Published on September 3, 2021
The Prevent Cancer Foundation held its annual Advocacy Workshop on June 17. The event focused on a patient-centered approach to multi-cancer early detection (MCED) testing in support of the Foundation’s mission of saving lives across all populations through cancer prevention and early detection. Based on this event, the Foundation has released a new white paper, “A Patient-Centered Approach to Multi-Cancer Early Detection Testing: Post-event recap,” which explores MCED testing and various approaches to keep patients at the center of the conversation.
Read the white paper to learn more about patient-centered approaches to multi-cancer early detection testing. For more information on the Prevent Cancer Foundation’s ongoing work on MCED testing, visit preventcancer.org/early.
As COVID-19 continues to cause more serious illness and death in the U.S. among those who are not vaccinated, the Prevent Cancer Foundation, as part of the Cancer Leadership Council (CLC), has released a statement in support of mandated COVID-19 vaccination for health care professionals. A COVID-19 vaccination policy for health care professionals would protect the safety of patients and individuals who reside in long-term care facilities.
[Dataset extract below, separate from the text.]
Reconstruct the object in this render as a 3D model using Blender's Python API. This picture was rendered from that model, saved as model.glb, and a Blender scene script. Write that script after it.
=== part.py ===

Patients, especially unvaccinated children, older adults, and individuals who are immunocompromised, face a growing risk of infection as the Delta variant spreads. The Foundation, along with the CLC, commends health care experts, health care institutions and professional societies that support the requirement for universal vaccination of health care workers. We understand that some health care workers may have underlying medical conditions that would result in exemption from a mandate. We also emphasize that a mandate must be accompanied by continued efforts to improve vaccine acceptance and outreach to address mistrust of the vaccines and skepticism about their development among the general population. The health and safety of our health care professionals, families, communities and the U.S. depend on the commitment of health care institutions to ensure vaccination of all their employees.
The Prevent Cancer Foundation supports the Quit Because of COVID-19 Act, legislation that will ensure all Medicaid and Children’s Health Insurance Program (CHIP) enrollees have access to proven tobacco cessation treatments at this critical time. On August 6, Senators Tom Carper (D-Del.) and Susan Collins (R-Maine) introduced the bipartisan bill, S. 2622. Companion legislation, H.R. 2185, was introduced in the House by Representatives Lisa Blunt Rochester (D-Del.) and Brian Fitzpatrick (R-Pa.).
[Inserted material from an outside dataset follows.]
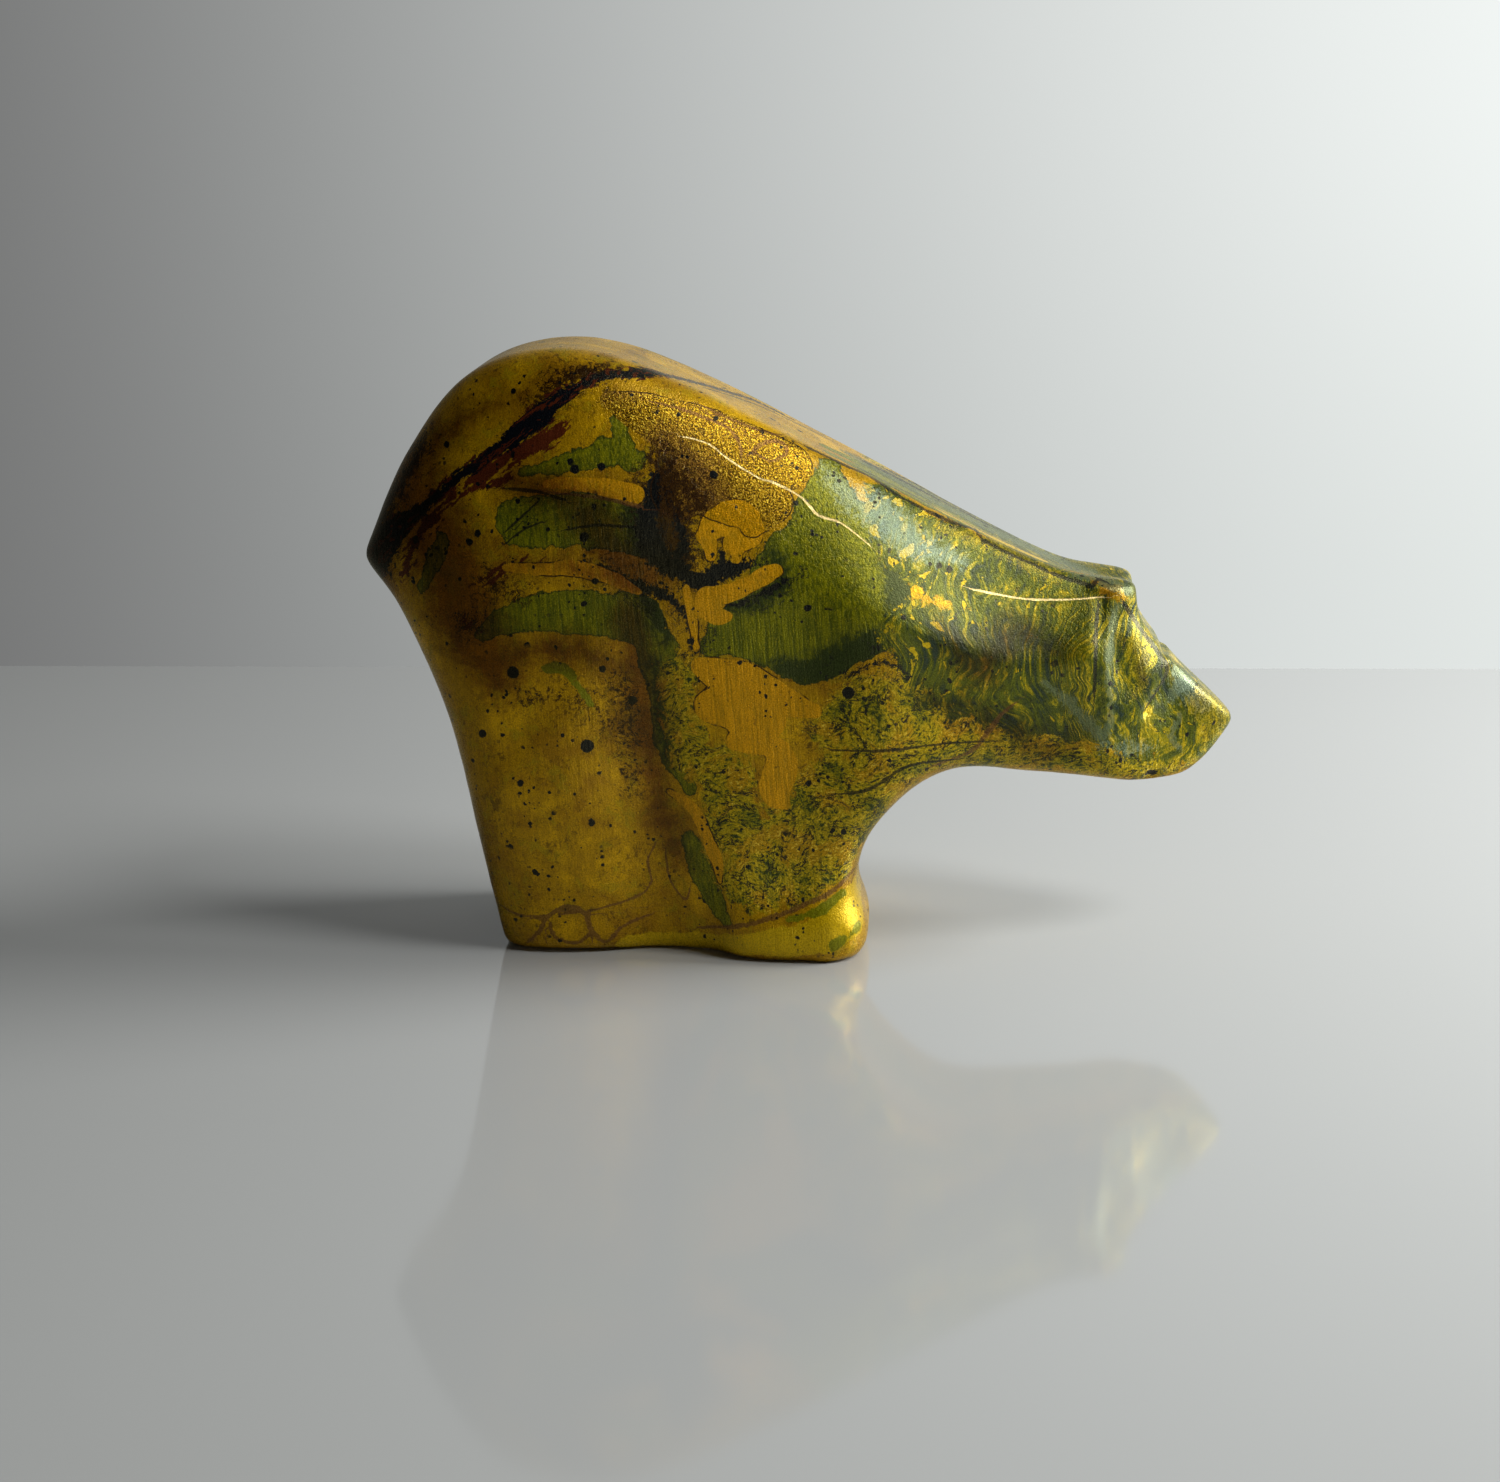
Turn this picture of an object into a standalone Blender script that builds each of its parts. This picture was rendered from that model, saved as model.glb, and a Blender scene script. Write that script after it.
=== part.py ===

According to the Centers for Disease Control and Prevention (CDC), smokers are at increased risk of severe complications from COVID-19. Smoking rates are particularly high among people enrolled in Medicaid. Helping tobacco users to quit should be a critical component of the nation’s efforts to combat this deadly pandemic. As COVID-19 infections rise once again, this legislation could not be more timely.
Medicaid enrollees smoke at more than twice the rate of adults with private health insurance (24.9% compared to 10.7%), which increases their risk of cancer, heart disease, COPD, diabetes and other tobacco-related diseases. Smoking-related diseases also account for about $68 billion in annual Medicaid costs. This legislation will reduce the glaring health disparities facing our nation, save lives and improve health among Medicaid and CHIP enrollees, and will also reduce health care costs.
All state Medicaid programs provide some level of tobacco cessation coverage. However, as of 2018, only 15 states covered all available tobacco cessation treatments and only two of these states covered all treatments without barriers to access. The Prevent Cancer Foundation commends Senators Carper and Collins and Representatives Blunt Rochester and Fitzpatrick for their leadership and looks forward to working with them to advance this important legislation.